«Пора бы ему на пенсию, – подумала она, – все ж таки скоро уже шестьдесят пять. Но он не сможет расстаться со своей работой. Видимо, ни один из нас не в силах что-то отпустить. Он говорит, что ему нужна какая-то цель существования, некий заведенный порядок. По нему никак не скажешь, что он знает, что сегодня за день. По первости он обычно это помнил. Еще бы не помнил – тогда об этом словно все только и говорили».
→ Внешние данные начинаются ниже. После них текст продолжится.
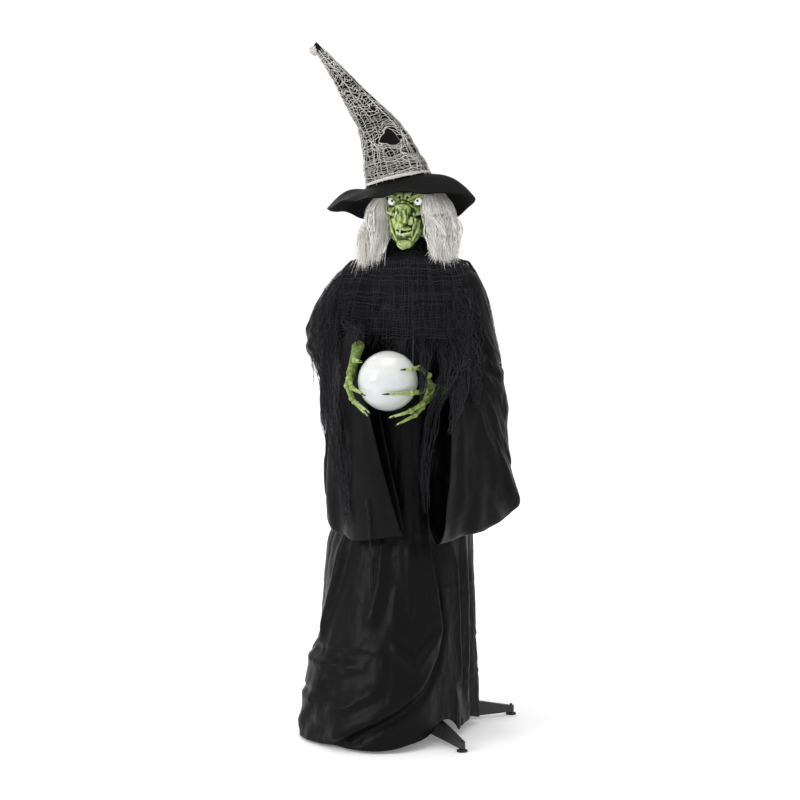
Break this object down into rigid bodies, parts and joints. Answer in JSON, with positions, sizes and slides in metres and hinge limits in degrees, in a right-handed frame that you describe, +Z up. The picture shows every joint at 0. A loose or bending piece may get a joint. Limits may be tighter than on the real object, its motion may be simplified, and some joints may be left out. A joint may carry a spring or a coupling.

Прохожие на улице частенько спрашивали их о малышке. Люди, которых Ирвинги и знать не знали, просто подходили к ним и, чуть не плача, участливо пожимали им руки. Но это было тогда. У Ника вообще, как специально, всегда было плохо с датами, подумала Анджела. Он не мог даже вспомнить дни рождения их других детей, не только Элис. И ей, пожалуй, надо было бы перестать напоминать мужу об этой дате. Ей невыносимо было видеть этот всполох паники в его глазах, когда она вынуждала его вновь освежить в памяти тот страшный день. Было бы куда милосерднее, если бы она и сама о том не вспоминала.
Наконец Ник поцеловал ее в макушку и отправился на работу. Едва за ним закрылась дверь, Анджела опустилась на диван, дав наконец волю плачу.
За эти годы она уже не раз пыталась отделаться от преследующих ее воспоминаний. В первое время это вообще никак не удавалось. Их семейный врач – старый добрый доктор Ирнли – лишь похлопывал ее ласково ладонью по плечу или коленке, приговаривая: «Ты потихоньку справишься с этим горем, милая, все пройдет».
А потом, немного позже, Анджелу стали назойливо осаждать разные группы поддержки, и она замучилась постоянно слушать о своей и чужих бедах. Казалось, эти люди просто гоняют свои переживания по кругу, всячески их подпитывая и еще пуще теребя, чтобы потом вновь над ними вместе поплакать. Помнится, Анджела сильно раздосадовала одну из таких групп, заявив однажды, что твердо поняла: знание о том, как страдают другие, ничуть не помогает тебе самой. Это не только не убавляет скорби, но еще и каким-то образом добавляет к ней новые пласты. Анджеле уже доводилось чувствовать себя виноватой в чужой беде, поскольку, когда она работала медсестрой и кто-то из больных умирал, именно она обычно вручала скорбящей семье листок с заключением о смерти.
«Надеюсь, это помогло им больше, нежели мне, – сказала она про себя, поднимаясь с дивана. – Что тут было сокрушаться. Каждый сделал все, что смог».